**Supplied information**:
________

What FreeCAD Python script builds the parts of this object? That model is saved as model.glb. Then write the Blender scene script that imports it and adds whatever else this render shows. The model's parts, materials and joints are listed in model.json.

________

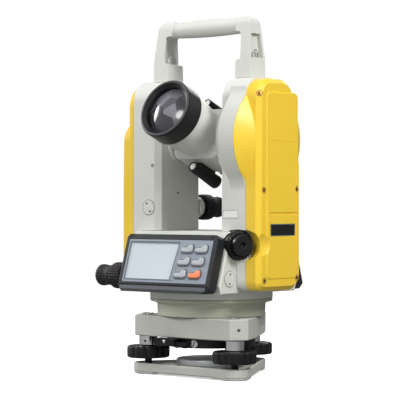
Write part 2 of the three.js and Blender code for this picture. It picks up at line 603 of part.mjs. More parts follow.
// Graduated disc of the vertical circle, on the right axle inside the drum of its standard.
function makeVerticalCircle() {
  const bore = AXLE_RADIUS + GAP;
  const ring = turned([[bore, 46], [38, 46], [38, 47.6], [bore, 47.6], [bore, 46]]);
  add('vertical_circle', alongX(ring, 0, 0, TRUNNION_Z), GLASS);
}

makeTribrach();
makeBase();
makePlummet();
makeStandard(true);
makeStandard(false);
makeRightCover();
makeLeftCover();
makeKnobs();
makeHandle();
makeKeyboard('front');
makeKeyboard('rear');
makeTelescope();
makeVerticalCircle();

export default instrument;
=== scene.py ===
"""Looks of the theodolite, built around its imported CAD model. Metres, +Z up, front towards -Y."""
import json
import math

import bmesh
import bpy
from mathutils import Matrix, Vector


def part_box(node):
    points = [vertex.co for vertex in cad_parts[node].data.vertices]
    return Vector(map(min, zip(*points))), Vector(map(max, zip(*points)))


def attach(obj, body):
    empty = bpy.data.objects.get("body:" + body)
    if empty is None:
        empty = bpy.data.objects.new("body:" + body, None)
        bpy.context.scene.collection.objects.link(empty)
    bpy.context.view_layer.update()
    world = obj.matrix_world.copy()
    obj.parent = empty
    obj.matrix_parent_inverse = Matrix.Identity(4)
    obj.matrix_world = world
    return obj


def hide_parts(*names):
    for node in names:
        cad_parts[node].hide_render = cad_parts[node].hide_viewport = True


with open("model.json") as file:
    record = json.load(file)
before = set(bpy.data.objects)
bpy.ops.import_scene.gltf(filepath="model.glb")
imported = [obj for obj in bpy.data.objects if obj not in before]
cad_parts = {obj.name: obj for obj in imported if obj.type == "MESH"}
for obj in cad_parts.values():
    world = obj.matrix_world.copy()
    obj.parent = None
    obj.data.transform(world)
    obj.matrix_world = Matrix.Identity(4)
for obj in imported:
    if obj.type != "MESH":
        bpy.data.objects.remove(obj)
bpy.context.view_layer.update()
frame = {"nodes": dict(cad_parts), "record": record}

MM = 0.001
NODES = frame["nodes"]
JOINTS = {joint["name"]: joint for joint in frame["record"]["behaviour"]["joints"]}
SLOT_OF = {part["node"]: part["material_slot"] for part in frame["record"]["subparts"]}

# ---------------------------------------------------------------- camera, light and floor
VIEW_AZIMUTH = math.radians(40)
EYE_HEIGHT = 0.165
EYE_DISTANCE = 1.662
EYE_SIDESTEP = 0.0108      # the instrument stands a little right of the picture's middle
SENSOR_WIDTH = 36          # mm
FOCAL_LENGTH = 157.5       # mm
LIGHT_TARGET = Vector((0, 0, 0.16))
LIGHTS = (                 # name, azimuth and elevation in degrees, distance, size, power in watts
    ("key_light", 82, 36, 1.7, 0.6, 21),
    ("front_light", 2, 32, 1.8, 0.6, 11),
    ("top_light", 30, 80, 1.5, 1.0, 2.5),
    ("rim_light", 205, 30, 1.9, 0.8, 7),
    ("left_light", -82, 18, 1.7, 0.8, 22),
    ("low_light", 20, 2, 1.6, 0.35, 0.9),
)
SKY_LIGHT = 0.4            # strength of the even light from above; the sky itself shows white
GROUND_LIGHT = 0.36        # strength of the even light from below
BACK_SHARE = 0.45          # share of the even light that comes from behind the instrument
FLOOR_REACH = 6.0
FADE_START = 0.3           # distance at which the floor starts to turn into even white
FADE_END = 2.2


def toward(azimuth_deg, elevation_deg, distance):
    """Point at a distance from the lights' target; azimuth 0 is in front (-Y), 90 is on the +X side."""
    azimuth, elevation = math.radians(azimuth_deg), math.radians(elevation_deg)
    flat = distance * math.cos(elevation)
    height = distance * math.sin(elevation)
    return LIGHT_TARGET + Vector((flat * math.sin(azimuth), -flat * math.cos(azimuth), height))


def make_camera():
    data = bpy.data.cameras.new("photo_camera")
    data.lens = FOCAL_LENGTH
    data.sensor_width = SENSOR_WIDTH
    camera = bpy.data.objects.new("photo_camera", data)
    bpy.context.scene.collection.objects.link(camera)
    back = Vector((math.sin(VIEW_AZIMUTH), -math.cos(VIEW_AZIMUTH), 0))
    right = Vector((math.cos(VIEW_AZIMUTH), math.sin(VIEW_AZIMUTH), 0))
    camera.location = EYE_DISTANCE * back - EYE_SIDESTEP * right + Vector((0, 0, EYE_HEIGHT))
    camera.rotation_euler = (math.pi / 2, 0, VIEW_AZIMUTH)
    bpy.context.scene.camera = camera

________

The lines to return run from the one containing "Write part 2" down to the one containing "makeVerticalCircle();"; give them exactly, both included, and no others.

Write part 2 of the three.js and Blender code for this picture. It picks up at line 603 of part.mjs. More parts follow.
// Graduated disc of the vertical circle, on the right axle inside the drum of its standard.
function makeVerticalCircle() {
  const bore = AXLE_RADIUS + GAP;
  const ring = turned([[bore, 46], [38, 46], [38, 47.6], [bore, 47.6], [bore, 46]]);
  add('vertical_circle', alongX(ring, 0, 0, TRUNNION_Z), GLASS);
}

makeTribrach();
makeBase();
makePlummet();
makeStandard(true);
makeStandard(false);
makeRightCover();
makeLeftCover();
makeKnobs();
makeHandle();
makeKeyboard('front');
makeKeyboard('rear');
makeTelescope();
makeVerticalCircle();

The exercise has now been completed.